Few takers for new affordable housing permits

BY PRU SOWERS

KONK LIFE STAFF WRITER

 

It’s Year Two of Key West’s new building permit allocation program and, perhaps not surprisingly, the affordable housing permits up for grabs in March went begging.

 

Of the 55 affordable unit permits that became available from the city in March, applications for less than three units were received. But applications for market rate residential homes exceeded the number of permits available this year.

 

Last September, Key West building officials embarked on the first year in a 10-year program where the city began issuing a total of 910 building permit “units” – 91 each fiscal year – of new market rate, affordable and transient residential construction. Prior to that, there had been no new residential building permits issued in 20 years. Most of the permitted construction in the past two decades has been renovations of existing property.

 

The new permits became available when the state updated its hurricane evacuation route in 2012 and found that more residents than expected could safely get to the mainland during a storm warning. Then the Florida Land and Water Adjudicatory Commission in 2013 signed on to allowing limited new construction in Monroe County and Key West updated its Comprehensive Plan, which set out the goals and process of awarding the newly-available building permits.

 

Last year the city received eight building permit applications requesting 43 market rate units – a unit is defined as two bedrooms, two bathrooms – and 22.9 affordable units. Most of the affordable unit permits went to the developers of Peary Court, the former military housing development on White Street that builders are proposing to turn into a 208-unit development containing 48 affordable homes.

 

This year’s program, which had a March 20 deadline for applications, had 55 affordable units and 36 market rate units available. But applications for only 2.56 affordable units were received, while 81 market rate units were applied for.

 

“Obviously we have much more market rate requests than we have available,” said Patrick Wright, a Planner II in the Key West Planning Department.

 

Key West has struggled to create more affordable and workforce housing for its residents for the past decade with limited results. City commissioners are currently stepping up the pressure on City Manager Jim Scholl to come up with realistic ideas to produce the estimated 3,000 units of affordable housing the city needs.

 

But convincing developers to build housing that reduces, sometimes significantly, the value of their investment has proved difficult. Officials had hoped the new Building Permit Allocation System (BPAS) would encourage more affordable housing, but the 2.56 units requested in March are for one new affordable apartment and two accessory, or mother-in-law, apartments to be built next to existing structures.

 

Wright said the city just hired a consulting company to update the Key West Land Development Regulations. Part of that process will involve creating financial incentives, perhaps lower taxes, for developers to build more affordable units.

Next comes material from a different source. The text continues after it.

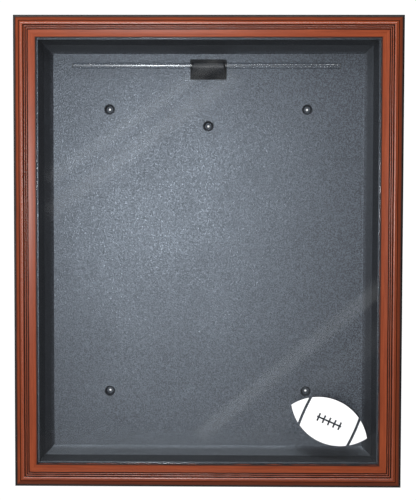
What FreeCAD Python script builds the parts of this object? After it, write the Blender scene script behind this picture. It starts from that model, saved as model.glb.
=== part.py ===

Some city commissioners want the regulation update to require builders renovating any residential property to provide a certain percentage of affordable units. Currently, only brand new development, not renovations which make up the bulk of the current construction projects in Key West, are required to include affordable units.

 

“That’s one we’ll be looking at,” Wright said about changes promoting more affordable development in the land development regulations update.

 

In Year Two of the BPAS program, there were a total of seven applications for the available units. The two biggest applications involved a new apartment building at the existing Ocean Walk Apartment complex on South Roosevelt Boulevard, and a renovation of the Sunset Marina, 5555 College Road, on Stock Island.